Fonsecaea nubica

Scientific classification
- Kingdom: Fungi
- Division: Ascomycota
- Class: Eurotiomycetes
- Order: Chaetothyriales
- Family: Herpotrichiellaceae
- Genus: Fonsecaea
- Species: F. nubica
- Binomial name: Fonsecaea nubica Najafzadeh et al., 2010

= Fonsecaea nubica =

- Genus: Fonsecaea
- Species: nubica
- Authority: Najafzadeh et al., 2010

Species of fungus

Fonsecaea nubica is a species of fungi from the family Herpotrichiellaceae. F. nubica is known to cause a serious subcutaneous infection known as chromoblastomycosis. F. nubica was identified as a distinct species in 2010 using multilocus molecular data.

== Characteristics ==
Fonsecaea nubica produces dark, velvety colonies with Cladiosporium-type conidia. F. nubica possesses dark brown septate hyphae with conidiophores that are highly branched at the tips.

Fonsecaea nubica is classified as a dematiaceous mold, a group of fungi that possess melanin in their cell walls.

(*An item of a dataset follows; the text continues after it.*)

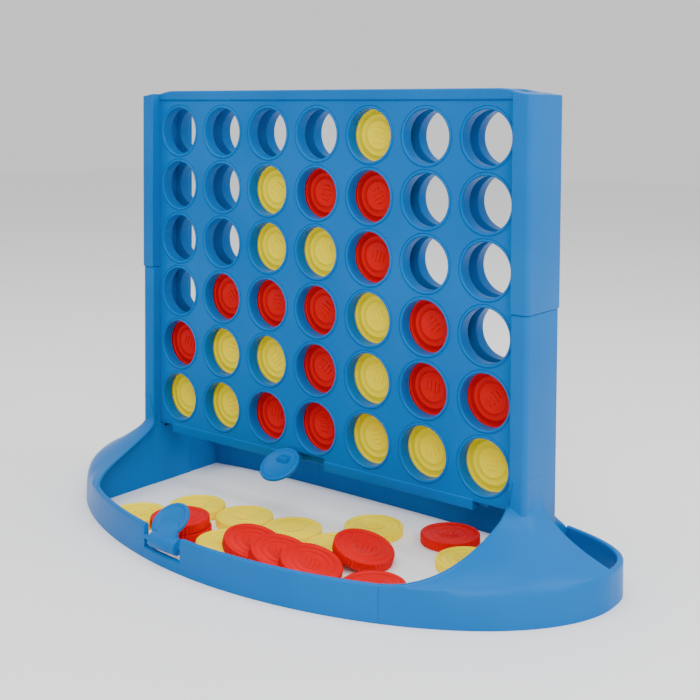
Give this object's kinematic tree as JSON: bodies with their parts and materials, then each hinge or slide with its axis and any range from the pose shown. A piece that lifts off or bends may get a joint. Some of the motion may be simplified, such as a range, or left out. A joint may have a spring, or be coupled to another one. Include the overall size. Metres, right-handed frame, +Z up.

The presence of melanin in this fungi's cell wall causes their hyphal structures to appear brown under microscopy.

== Human disease ==
Fonsecaea nubica is an prominent causative agent of chromoblastomycosis, a chronic fungal infection of the skin and subcutaneous tissue. Infection typically occurs following traumatic inoculation of the pathogen into the wound. This species is more predominantly encountered in tropical regions. Symptoms of chromoblastomycosis include cauliflower-like lesions.

=== Treatment ===
Chromoblastomycosis is difficult to treat. Itraconazole is usually the first-line therapy for chromoblastomycosis, with cure rates ranging from 15-80%.